Pertama, pengelolaan manajemen berbasis teknologi mutakhir yang dapat mendorong peningkatan kualitas dan kuantitas beras dan komoditi bahan pokok lainnya (misalnya, sagu) sangat penting sehingga hasil panen komoditi meningkat dan berkualitas baik.

Pangan yang banyak namun berkualitas penting untuk meredam gejolak kenaikan harga pangan ditengah pandemi. Investasi dapat mendorong percepatan pengembangan teknologi di bidang tersebut.

Kedua, untuk menekan impor ada baiknya pemerintah harus lebih gencar mengurangi pembebasan lahan pertanian untuk kepentingan komersial (contohnya seperti pembangunan rumah, mall, pusat hiburan) kecuali kepentingan atas nama negara (seperti pembangunan jalan tol).

Investor kemungkinan besar akan memilih untuk berinvestasi apabila terdapat peningkatan manajemen pertanian yang semakin baik dilengkapi dengan agribisnis berbasis teknologi tinggi.

Maka dari itu, pemerintah perlu untuk semakin mendorong investasi bidang pertanian masuk karena kerja sama yang baik dan sinergis antara pemerintah-swasta akan berlandaskan asas kepercayaan, saling menghargai, dan transparansi akan mendukung komitmen yang telah dicanangkan pemerintah di AMAF.

Selain itu, produk-produk Indonesia berorientasi ekspor seperti karet dan kelapa sawit perlu dipadukan dengan adanya penggunaan teknologi tinggi yang dapat dikembangkan oleh bagian penelitian dan pengembangan (RnD) Kementan.

Ketika hal-hal diatas terpenuhi maka food security sebagai salah satu bentuk keamanan non-perang dapat tercapai dengan mudah.
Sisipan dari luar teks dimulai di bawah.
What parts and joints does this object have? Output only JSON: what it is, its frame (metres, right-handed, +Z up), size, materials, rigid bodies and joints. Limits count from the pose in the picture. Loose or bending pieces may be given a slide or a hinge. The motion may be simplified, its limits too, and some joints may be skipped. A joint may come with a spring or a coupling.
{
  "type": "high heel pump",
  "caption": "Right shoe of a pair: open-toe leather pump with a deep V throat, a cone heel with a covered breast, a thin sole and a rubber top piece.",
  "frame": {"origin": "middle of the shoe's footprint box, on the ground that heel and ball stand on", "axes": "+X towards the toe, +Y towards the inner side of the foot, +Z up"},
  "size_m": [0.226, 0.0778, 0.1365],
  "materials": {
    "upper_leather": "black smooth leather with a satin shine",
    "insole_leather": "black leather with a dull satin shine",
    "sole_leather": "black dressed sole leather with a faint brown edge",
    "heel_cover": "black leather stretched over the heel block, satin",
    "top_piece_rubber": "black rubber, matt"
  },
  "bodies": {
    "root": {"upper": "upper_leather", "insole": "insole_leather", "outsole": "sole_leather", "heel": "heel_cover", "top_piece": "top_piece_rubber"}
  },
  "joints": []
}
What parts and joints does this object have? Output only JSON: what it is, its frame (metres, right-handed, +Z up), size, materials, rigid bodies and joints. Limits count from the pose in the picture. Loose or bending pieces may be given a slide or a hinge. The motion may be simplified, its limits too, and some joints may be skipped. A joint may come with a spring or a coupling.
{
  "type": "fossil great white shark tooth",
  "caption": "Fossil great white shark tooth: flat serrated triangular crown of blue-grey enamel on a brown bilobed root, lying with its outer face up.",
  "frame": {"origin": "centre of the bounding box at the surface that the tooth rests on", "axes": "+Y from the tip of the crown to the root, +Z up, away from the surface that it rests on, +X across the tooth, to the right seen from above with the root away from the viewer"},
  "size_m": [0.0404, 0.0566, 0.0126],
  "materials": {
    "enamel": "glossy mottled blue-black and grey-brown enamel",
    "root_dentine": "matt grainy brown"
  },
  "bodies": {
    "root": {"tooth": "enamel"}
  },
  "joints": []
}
Terpenuhinya food security akan meningkatkan peluang kerja sekaligus mendorong pertumbuhan ekonomi.

Manajemen pertanian yang baik juga perlu mendukung adanya ketahanan pangan sesuai SDGs 2030 yang telah ditetapkan negara-negara anggota PBB pada 2015 lalu. Poin-poin SDGs 2030 yang dapat terdampak langsung dengan adanya kelola manajemen pertanian yang mumpuni dari Indonesia adalah pengetasan kemiskinan, menyudahi kelaparan, dan perbaikan kesehatan masyarakat.
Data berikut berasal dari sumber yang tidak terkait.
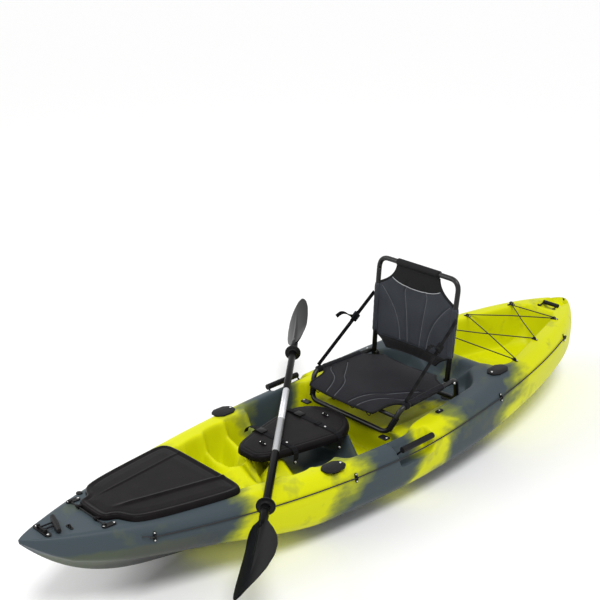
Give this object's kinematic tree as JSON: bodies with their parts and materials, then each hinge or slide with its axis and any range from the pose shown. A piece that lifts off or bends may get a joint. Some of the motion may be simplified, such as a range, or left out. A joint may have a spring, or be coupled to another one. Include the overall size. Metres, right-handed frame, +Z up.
{
  "type": "sit-on-top fishing kayak",
  "caption": "Sit-on-top fishing kayak with a raised folding seat, console lid, bow hatch, tank well with bungee, rod holder caps, carry handles and a two-piece paddle laid across it.",
  "frame": {"origin": "on the flat of the hull's bottom, amidships, on the centre line", "axes": "+X to the bow, +Y to port, +Z up"},
  "size_m": [3.0478, 1.636, 0.8068],
  "materials": {
    "moulded_hull": "smooth rotomoulded, yellow-green with blue-grey feathered bands",
    "black_plastic": "satin black",
    "black_rubber": "matt black",
    "black_cord": "braided",
    "black_webbing": "woven webbing",
    "seat_mesh": "dark blue-black mesh",
    "black_tube": "satin powder coat",
    "silver_tube": "satin anodised"
  },
  "bodies": {
    "hull": {"hull": "moulded_hull", "side_line_eye_stern_port": "black_plastic", "side_line_eye_stern_starboard": "black_plastic", "side_line_eye_aft_port": "black_plastic", "side_line_eye_aft_starboard": "black_plastic", "side_line_eye_fore_port": "black_plastic", "side_line_eye_fore_starboard": "black_plastic", "side_line_eye_bow_port": "black_plastic", "side_line_eye_bow_starboard": "black_plastic", "side_line_port": "black_cord", "side_line_starboard": "black_cord", "tank_eye_stern_port": "black_plastic", "tank_eye_stern_starboard": "black_plastic", "tank_eye_middle_port": "black_plastic", "tank_eye_middle_starboard": "black_plastic", "tank_eye_front_port": "black_plastic", "tank_eye_front_starboard": "black_plastic", "tank_bungee": "black_cord", "hatch_hinge_rod": "black_tube", "hatch_hinge_pad_port": "black_plastic", "hatch_hinge_pad_starboard": "black_plastic", "hatch_bungee_eye_port": "black_plastic", "hatch_bungee_eye_starboard": "black_plastic", "hatch_bungee": "black_cord", "bow_handle_base": "black_plastic", "bow_pad_eye": "black_plastic"},
    "bow_hatch": {"bow_hatch_cover": "black_plastic"},
    "console_lid": {"console_lid": "black_plastic", "lid_strap_aft": "black_webbing", "lid_strap_fore": "black_webbing", "lid_buckle_aft": "black_plastic", "lid_buckle_fore": "black_plastic", "lid_eye_aft": "black_plastic", "lid_eye_fore": "black_plastic"},
    "paddle": {"paddle_shaft_bow": "silver_tube", "paddle_grip_bow": "black_plastic", "paddle_blade_bow": "black_plastic"},
    "paddle_stern_half": {"paddle_shaft_stern": "silver_tube", "paddle_grip_stern": "black_plastic", "paddle_blade_stern": "black_plastic"},
    "drip_ring_bow": {"drip_ring_bow": "black_rubber"},
    "drip_ring_stern": {"drip_ring_stern": "black_rubber"},
    "rod_cap_rear_port": {"rod_cap_rear_port": "black_rubber"},
    "rod_cap_rear_starboard": {"rod_cap_rear_starboard": "black_rubber"},
    "rod_cap_front_port": {"rod_cap_front_port": "black_rubber"},
    "rod_cap_front_starboard": {"rod_cap_front_starboard": "black_rubber"},
    "side_handle_port": {"side_handle_port": "black_rubber"},
    "side_handle_starboard": {"side_handle_starboard": "black_rubber"},
    "bow_handle": {"bow_handle": "black_rubber"},
    "stern_handle": {"stern_handle": "black_rubber"},
    "seat": {"seat_base_frame": "black_tube", "seat_pan": "seat_mesh", "recline_strap_port": "black_webbing", "recline_strap_starboard": "black_webbing"},
    "backrest": {"back_frame": "black_tube", "back_panel": "seat_mesh"},
    "drain_plug": {"drain_plug": "black_rubber"},
    "scupper_plug_port": {"scupper_plug_port": "black_rubber"},
    "scupper_plug_starboard": {"scupper_plug_starboard": "black_rubber"}
  },
  "joints": [
    {"name": "bow_hatch_hinge", "type": "hinge", "parent": "hull", "child": "bow_hatch", "pos_m": [1.256, 0, 0.34173], "axis": [0, 1, 0], "range_deg": [0, 100], "deforming": ["hatch_bungee"]},
    {"name": "console_lid_lift", "type": "slide", "parent": "hull", "child": "console_lid", "axis": [0, 0, 1], "range_m": [0, 0.12]},
    {"name": "paddle_lift", "type": "slide", "parent": "console_lid", "child": "paddle", "axis": [0, 0, 1], "range_m": [0, 0.15]},
    {"name": "paddle_feather", "type": "hinge", "parent": "paddle", "child": "paddle_stern_half", "pos_m": [0.285, -0.068, 0.31961], "axis": [0.7269, 0.6867, 0], "range_deg": [0, 60]},
    {"name": "drip_ring_bow_slide", "type": "slide", "parent": "paddle", "child": "drip_ring_bow", "axis": [0.7269, 0.6867, 0], "range_m": [-0.05, 0.025]},
    {"name": "drip_ring_stern_slide", "type": "slide", "parent": "paddle_stern_half", "child": "drip_ring_stern", "axis": [-0.7269, -0.6867, 0], "range_m": [-0.05, 0.025]},
    {"name": "rod_cap_rear_port_swivel", "type": "hinge", "parent": "hull", "child": "rod_cap_rear_port", "pos_m": [-0.63903, 0.266, 0.32525], "axis": [0.056, 0, 0.9984], "range_deg": [-100, 0]},
    {"name": "rod_cap_rear_starboard_swivel", "type": "hinge", "parent": "hull", "child": "rod_cap_rear_starboard", "pos_m": [-0.63903, -0.266, 0.32525], "axis": [0.056, 0, 0.9984], "range_deg": [0, 100]},
    {"name": "rod_cap_front_port_swivel", "type": "hinge", "parent": "hull", "child": "rod_cap_front_port", "pos_m": [0.337, 0.326, 0.29463], "axis": [-0.0233, 0, 0.9997], "range_deg": [0, 100]},
    {"name": "rod_cap_front_starboard_swivel", "type": "hinge", "parent": "hull", "child": "rod_cap_front_starboard", "pos_m": [0.337, -0.326, 0.29463], "axis": [-0.0233, 0, 0.9997], "range_deg": [-100, 0]},
    {"name": "side_handle_port_swing", "type": "hinge", "parent": "hull", "child": "side_handle_port", "pos_m": [-0.0175, 0.356, 0.235], "axis": [1, 0, 0], "range_deg": [-22, 15]},
    {"name": "side_handle_starboard_swing", "type": "hinge", "parent": "hull", "child": "side_handle_starboard", "pos_m": [-0.0175, -0.356, 0.235], "axis": [-1, 0, 0], "range_deg": [-22, 15]},
    {"name": "bow_handle_flip", "type": "hinge", "parent": "hull", "child": "bow_handle", "pos_m": [1.435, 0, 0.35757], "axis": [0, 1, 0], "range_deg": [0, 150]},
    {"name": "stern_handle_flip", "type": "hinge", "parent": "hull", "child": "stern_handle", "pos_m": [-1.384, 0, 0.34], "axis": [0, 1, 0], "range_deg": [0, 100]},
    {"name": "seat_lift", "type": "slide", "parent": "hull", "child": "seat", "axis": [0, 0, 1], "range_m": [0, 0.12]},
    {"name": "backrest_fold", "type": "hinge", "parent": "seat", "child": "backrest", "pos_m": [-0.405, 0, 0.355], "axis": [0, 1, 0], "range_deg": [0, 60], "deforming": ["recline_strap_port", "recline_strap_starboard"]},
    {"name": "drain_plug_pull", "type": "slide", "parent": "hull", "child": "drain_plug", "axis": [-0.0599, 0, 0.9982], "range_m": [0, 0.04]},
    {"name": "scupper_plug_port_pull", "type": "slide", "parent": "hull", "child": "scupper_plug_port", "axis": [0, 0, 1], "range_m": [0, 0.04]},
    {"name": "scupper_plug_starboard_pull", "type": "slide", "parent": "hull", "child": "scupper_plug_starboard", "axis": [0, 0, 1], "range_m": [0, 0.04]}
  ]
}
Sedangkan dampak tidak langsung dari hal-hal tersebut adalah perbaikan kualitas pendidikan (salah satunya rakyat fokus untuk belajar karena tidak kelaparan), inovasi industri, dan pertumbuhan ekonomi. Tidak hanya SDGs 2030, namun ASEAN Vision 2025 yang dibuat juga pada 2015 mendorong integrasi pasar ASEAN yang lebih kuat dan keterlibatan lebih banyak pihak seperti masyarakat dan investor negara-negara anggota ASEAN didalamnya.
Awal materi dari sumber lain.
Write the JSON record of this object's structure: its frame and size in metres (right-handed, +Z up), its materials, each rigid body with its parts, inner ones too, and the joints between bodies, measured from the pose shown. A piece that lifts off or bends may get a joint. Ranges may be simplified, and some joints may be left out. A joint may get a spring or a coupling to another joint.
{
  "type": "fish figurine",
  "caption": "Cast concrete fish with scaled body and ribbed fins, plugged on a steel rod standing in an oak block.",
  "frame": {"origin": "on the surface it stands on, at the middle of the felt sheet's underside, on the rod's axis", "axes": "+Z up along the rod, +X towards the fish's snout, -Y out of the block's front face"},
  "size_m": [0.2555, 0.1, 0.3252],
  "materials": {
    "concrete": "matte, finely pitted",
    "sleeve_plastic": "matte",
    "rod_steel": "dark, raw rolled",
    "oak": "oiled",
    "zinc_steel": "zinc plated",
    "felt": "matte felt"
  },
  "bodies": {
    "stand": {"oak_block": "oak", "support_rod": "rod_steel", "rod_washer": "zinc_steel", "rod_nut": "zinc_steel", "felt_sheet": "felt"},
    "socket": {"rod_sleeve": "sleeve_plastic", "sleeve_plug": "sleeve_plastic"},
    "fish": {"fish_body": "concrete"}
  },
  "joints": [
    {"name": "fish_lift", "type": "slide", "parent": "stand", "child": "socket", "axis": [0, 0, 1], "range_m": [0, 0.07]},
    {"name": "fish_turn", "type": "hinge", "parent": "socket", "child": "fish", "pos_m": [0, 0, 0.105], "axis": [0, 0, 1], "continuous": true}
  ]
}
Hal ini didukung oleh sinergi 3 kerangka kerja ASEAN seperti Komunitas Ekonomi ASEAN (AEC), Komunitas Sosial-Budaya ASEAN (ASCC), dan Komunitas Politik Keamanan ASEAN (APSC) dalam upaya mendorong kemajuan perekonomian negara-negara ASEAN termasuk Indonesia pada 2025-2030 (Sumber: White Paper, Efficient Agriculture, Stronger Economies in ASEAN by Syngenta and BCSD).